Menurut dia, penggunaan pencacah daging sebagai bom bukan hal yang mengejutkan karena teroris Indonesia telah menggunakan panci sebagai medium penyimpan. Akan tetapi, pengebom ISIS kebanyakan menggunakan alat-alat teror seperti peledak.

Pendekatan teror dengan menggunakan bom gas menandakan bahwa mereka sebagai kelompok teror yang lebih maju. Chaidar sendiri mengaku tidak habis pikir bagaimana cara mereka merakit bom gas tersebut. Selama ini, kata Chaidar, metode pembuatan bom dengan menggunakan gas belum pernah dipublikasikan kepada publik.

Sejauh yang Chaidar ketahui, pembuatan bom dengan menggunakan gas biasa sudah pernah dicoba, tetapi gas yang digunakan adalah gas rumahan. Menurut dia, karena kesulitan tersebut tidak banyak pelaku teror melakukan aksi dengan bom gas.

“Rumit dan sulit sekali dipraktikkan, bahkan ketika disebarkan model bom itu sudah 2 tahun yang lalu,” ujarnya.

Chaidar menambahkan, aksi teror yang dilakukan di Australia jelas bukan karakter ISIS Indonesia. Ia menerangkan, ISIS Indonesia umumnya menyasar kelompok marginal, kurang pendidikan, TKI atau orang-orang atau kelompok-kelompok yang kurang pengalaman, dan kurang pelatihan.

“Ini pasti ISIS yang lain, katakan yang dikoordinasikan orang yang Suriah atau orang di tempat yang lain. Menurut saya belum ada afiliasi kepada Indonesia,” kata Chaidar menjelaskan.

Namun demikian, kata Chaidar, Kepolisian Republik Indonesia (Polri) harus mewaspadai kejadian tersebut. Aparat keamanan harus mengantisipasi kemungkinan aksi teror seperti di Sydney. Kepolisian harus mencegah aksi teror mengarah pada penerbangan, apalagi sampai menggunakan gas.

Di saat yang sama, kata Chaidar, petugas bandara juga harus memperketat pengamanan mereka. Mereka harus menjaga keamanan bandara dengan baik agar mampu mengantisipasi dini aksi teror serta mampu mencegahnya.

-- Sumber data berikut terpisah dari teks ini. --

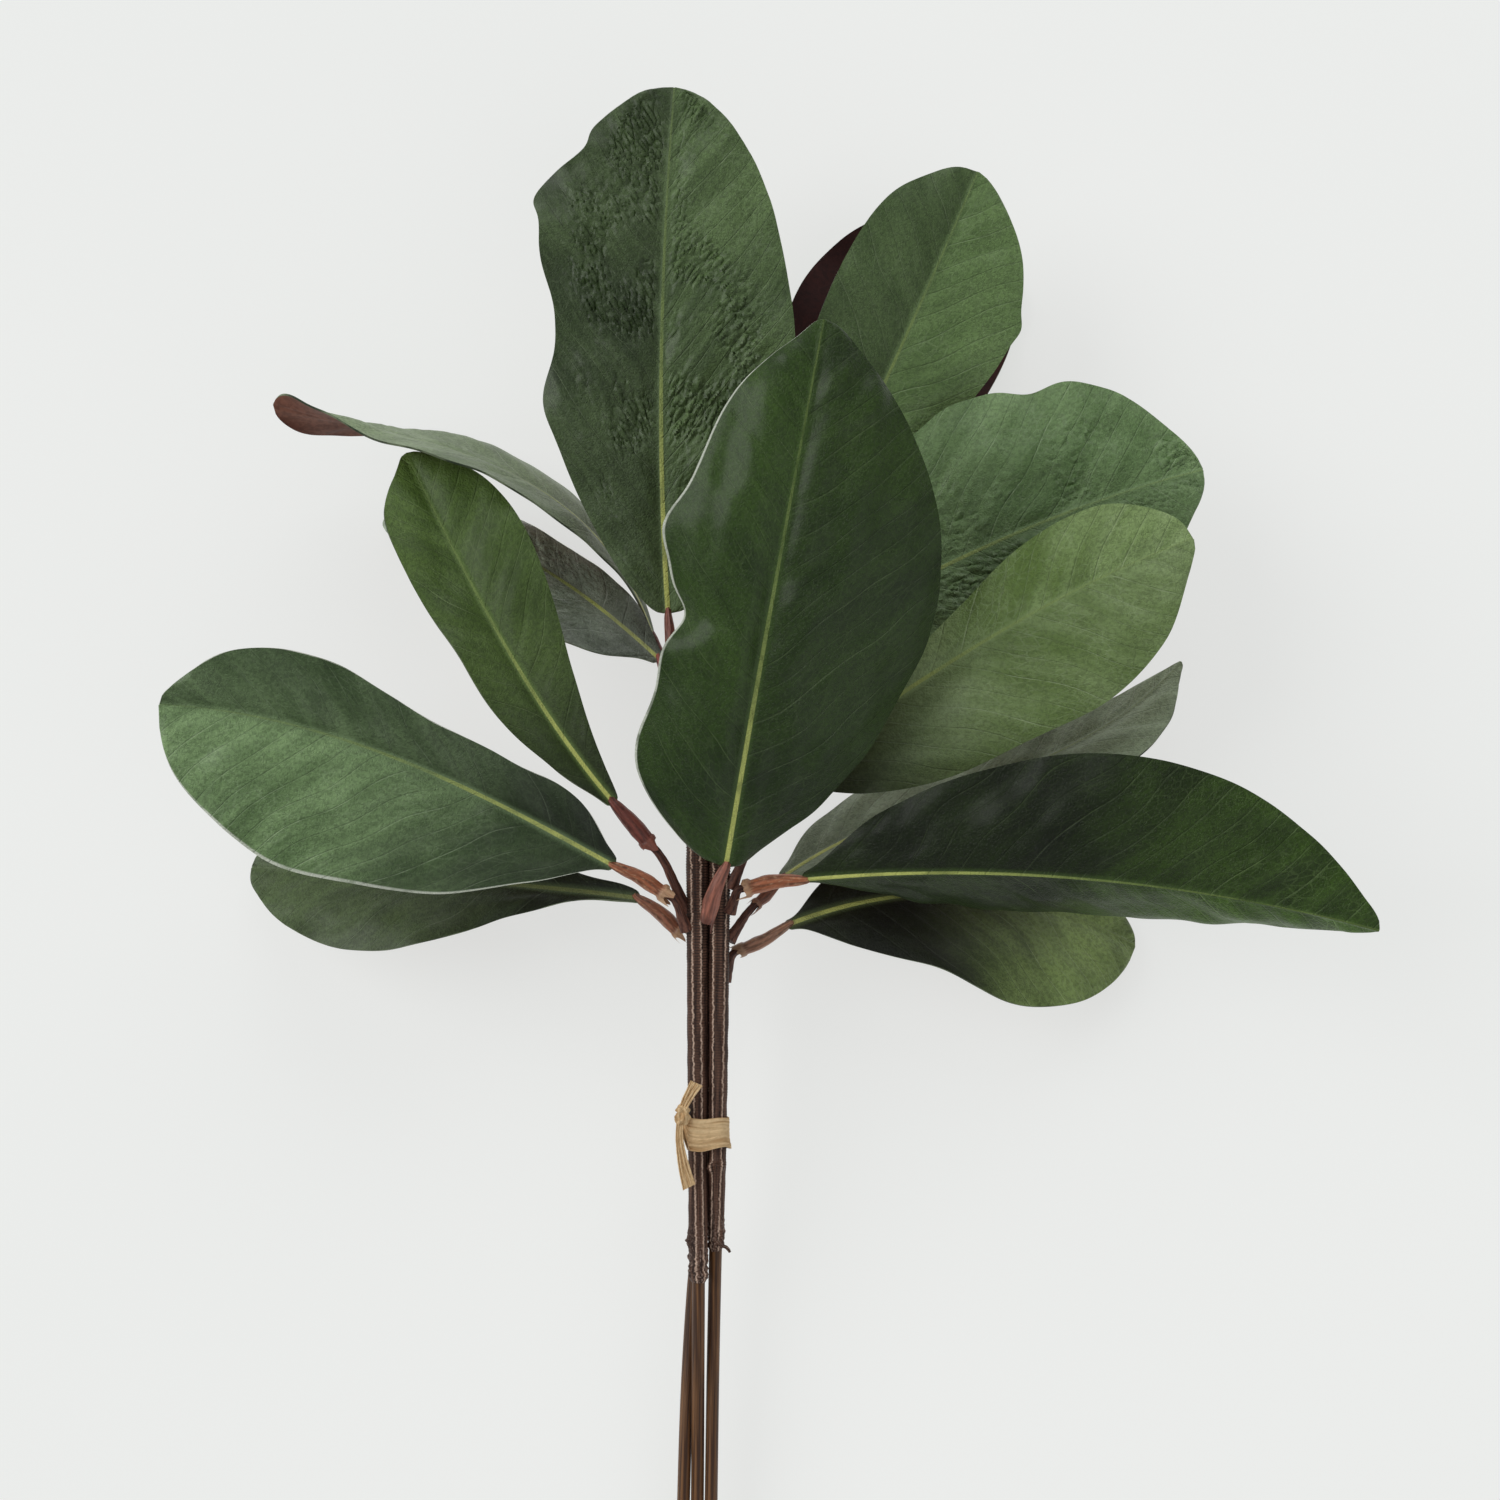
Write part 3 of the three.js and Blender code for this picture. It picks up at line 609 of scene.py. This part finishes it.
def blade(leaf, s, v):
    """Middle surface at s along the midrib and v across it, the outward normal there, and the
    distance from the midrib. All in millimetres."""
    base, tip, face = (numpy.array(leaf[key], float) for key in ("base", "tip", "face"))
    chord = tip - base
    along = unit(chord)
    face = unit(face - along * (face @ along))
    side = numpy.cross(along, face)
    bows = [face * leaf["rise"][k] + side * leaf["sway"][k] for k in (0, 1)]
    knots = [base, base + chord / 3 + bows[0], base + chord * 2 / 3 + bows[1], tip]
    t = s[:, None]
    rib = ((1 - t) ** 3 * knots[0] + 3 * (1 - t) ** 2 * t * knots[1]
           + 3 * (1 - t) * t ** 2 * knots[2] + t ** 3 * knots[3])
    run = unit((1 - t) ** 2 * (knots[1] - knots[0]) + 2 * (1 - t) * t * (knots[2] - knots[1])
               + t ** 2 * (knots[3] - knots[2]))
    normal = unit(face - run * (run @ face)[:, None])
    across = numpy.cross(run, normal)
    start, end, power = leaf.get("twist", (0, 0, 1))
    turn = numpy.radians(start + (end - start) * t ** power)
    up = normal * numpy.cos(turn) + across * numpy.sin(turn)
    out = across * numpy.cos(turn) - normal * numpy.sin(turn)
    far = numpy.abs(v)
    right = v > 0
    width = numpy.where(right, half_width(leaf["right"], s), half_width(leaf["left"], s))
    (height, count, offset) = (
        numpy.where(right, leaf["wave"][1][k], leaf["wave"][0][k]) for k in range(3))
    lift = (height * far ** 2 * numpy.sin(2 * math.pi * (count * s + offset))
            * numpy.sin(math.pi * s) ** 0.6)
    for hand, middle, outward, upward, spread in leaf.get("bites", ()):
        near = numpy.exp(-((s - middle) / spread) ** 2) * (right == (hand > 0))
        width = width + outward * near
        lift = lift + upward * near * far ** 4
    fold, curl = (numpy.radians(numpy.where(right, leaf[k][1], leaf[k][0])) for k in ("fold", "curl"))
    lean = fold + curl * far
    flat = width * (numpy.sin(lean) - numpy.sin(fold)) / curl
    lift = lift + width * (numpy.cos(fold) - numpy.cos(lean)) / curl
    point = rib + out * (numpy.sign(v) * flat)[:, None] + up * lift[:, None]
    tilt = up * numpy.cos(lean)[:, None] - out * (numpy.sign(v) * numpy.sin(lean))[:, None]
    return point, tilt, width * far, numpy.linalg.norm(chord)


def blade_skin(name, leaf):
    """The coated green upper side: mottled, with midrib, side veins and stamped grain."""
    dark, light = leaf["green"]
    material, tree, shader = finish(name, leaf["gloss"] + 0.15, 0.22)
    shader.inputs["Coat Weight"].default_value = leaf.get("polish", 0.4)
    shader.inputs["Coat Roughness"].default_value = leaf["gloss"] - 0.02
    where = node(tree, "TexCoord").outputs["Object"]
    lines = node(tree, "SeparateXYZ", {0: node(tree, "UVMap", uv_map="veins").outputs[0]}).outputs
    chart = node(tree, "SeparateXYZ", {0: node(tree, "UVMap", uv_map="blade").outputs[0]}).outputs
    from_rib = times(tree, lines[0], 100)
    along = chart[1]
    core = math_node(tree, "DIVIDE", from_rib, ramp(tree, along, 0, 1, 0.75, 0.25))
    halo = math_node(tree, "DIVIDE", from_rib, ramp(tree, along, 0, 1, 2.4, 0.9))
    core = ramp(tree, core, 1.25, 0.7)
    halo = ramp(tree, halo, 1.3, 0.3)
    phase = times(tree, lines[1], 100)
    turn = math_node(tree, "FRACT", phase)
    off = math_node(tree, "ABSOLUTE", math_node(tree, "SUBTRACT", turn, 0.5))
    to_vein = math_node(tree, "SUBTRACT", 0.5, off)
    one = node(tree, "TexWhiteNoise", {"W": math_node(tree, "ROUND", phase)},
               noise_dimensions="1D").outputs["Value"]
    broken = grain(tree, where, 90, 3)
    strength = times(tree, ramp(tree, one, 0, 1, 0.35, 1),
                     ramp(tree, broken, 0.35, 0.6, 0.2, 1))
    vein = times(tree, ramp(tree, to_vein, 0.034, 0.01), strength)
    cloud = grain(tree, where, 15, 3, 0.3)
    # Stripes along the side veins, partly painted pleat shading: crests lighter, valleys darker.
    stripe_and_pleat_shade = grain(tree, node(tree, "CombineXYZ", {
        0: times(tree, phase, 0.8), 1: times(tree, from_rib, 0.03),
    }).outputs[0], 1.3, 3)
    fine = grain(tree, where, 760, 4, 0.5)
    tone = math_node(tree, "ADD", times(tree, cloud, 0.6), times(tree, stripe_and_pleat_shade, 0.4))
    green = mixed(tree, ramp(tree, tone, 0.3, 0.7), shade(*dark), shade(*light))
    green = mixed(tree, ramp(tree, fine, 0.42, 0.62, 0, 0.3), green, shade(*(0.6 * c for c in dark)))
    foot, tip, left, right = leaf.get("tones", (1, 1, 1, 1))
    # The green is made lighter or darker toward the foot, the tip and each side: painted light and
    # shade for the shadows and sheen on each leaf.
    painted_shade_scale = times(tree, ramp(tree, along, *leaf.get("turning", (0, 0.8)), foot, tip),
                ramp(tree, chart[0], 0.42, 0.58, left, right))
    net = node(tree, "TexVoronoi", {"Scale": 1, "Vector": node(tree, "CombineXYZ", {
        0: times(tree, phase, 3.2), 1: times(tree, from_rib, 0.28),
    }).outputs[0]}, feature="DISTANCE_TO_EDGE").outputs["Distance"]
    net = times(tree, ramp(tree, net, 0.09, 0.01), ramp(tree, broken, 0.35, 0.65, 0.04, 0.2))
    pale = [0.8 * c + 44 for c in light]
    green = mixed(tree, net, green, shade(*pale))
    green = mixed(tree, times(tree, vein, 0.6), green, shade(*pale))
    green = node(tree, "VectorMath", {0: green, "Scale": painted_shade_scale}, operation="SCALE").outputs[0]
    mid = [(a + 2 * b) / 3 + 26 for a, b in zip(dark, light)]
    beside = times(tree, halo, ramp(tree, along, 0.1, 0.95, 0.55, 0.3))
    green = mixed(tree, beside, green, shade(*mid))
    bright = mixed(tree, ramp(tree, along, 0.05, 0.6), shade(206, 212, 118), shade(140, 160, 88))
    rib = leaf.get("rib", 1)
    seen = times(tree, core, ramp(tree, along, 0.2, 0.8, 0.95 * rib, 0.3 * rib))
    green = mixed(tree, times(tree, seen, ramp(tree, broken, 0.3, 0.55, 0.5, 1)), green, bright)
    hand = leaf.get("pale_edge", 0)
    if hand:
        shown = ramp(tree, times(tree, math_node(tree, "SUBTRACT", chart[0], 0.5), hand),
                     0.488, 0.494)
        green = mixed(tree, times(tree, shown, ramp(tree, broken, 0.3, 0.5, 0.4, 0.9)),
                      green, shade(214, 220, 204))
    tree.links.new(green, shader.inputs["Base Color"])
    leather = node(tree, "TexVoronoi", {"Vector": where, "Scale": 900},
                   feature="DISTANCE_TO_EDGE").outputs["Distance"]
    relief = math_node(tree, "MULTIPLY_ADD", ramp(tree, leather, 0, 0.3), 0.22,
                       times(tree, fine, 0.4))
    relief = math_node(tree, "SUBTRACT", relief, times(tree, ramp(tree, to_vein, 0.06, 0.0), 0.4))
    bump = node(tree, "Bump", {"Height": relief, "Strength": 0.75, "Distance": 0.0009})
    tree.links.new(bump.outputs[0], shader.inputs["Normal"])
    return material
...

Dalam konteks ini, pemerintah telah meningkatkan kewaspadaan terkait kemungkinan serangan teroris yang menyasar objek vital transportasi, termasuk bandara dan stasiun. Ledakan bom bunuh diri yang terjadi di Terminal Kampung Melayu, Jakarta Timur, pada 25 Mei 2017 lalu menjadi titik awal Kementerian Perhubungan kembali meningkatkan kewaspadaan akan ancaman teror tersebut.

“Teroris sekarang sudah menyasar ke obyek-obyek vital transportasi. Karena biasanya di situ terdapat kerumunan orang. Oleh karena itu kita wajib ekstra waspada dan melakukan pengamanan ekstra ketat sesuai dengan aturan dan SOP yang berlaku,” kata Dirjen Perhubungan Udara Agus Santoso pada Mei lalu.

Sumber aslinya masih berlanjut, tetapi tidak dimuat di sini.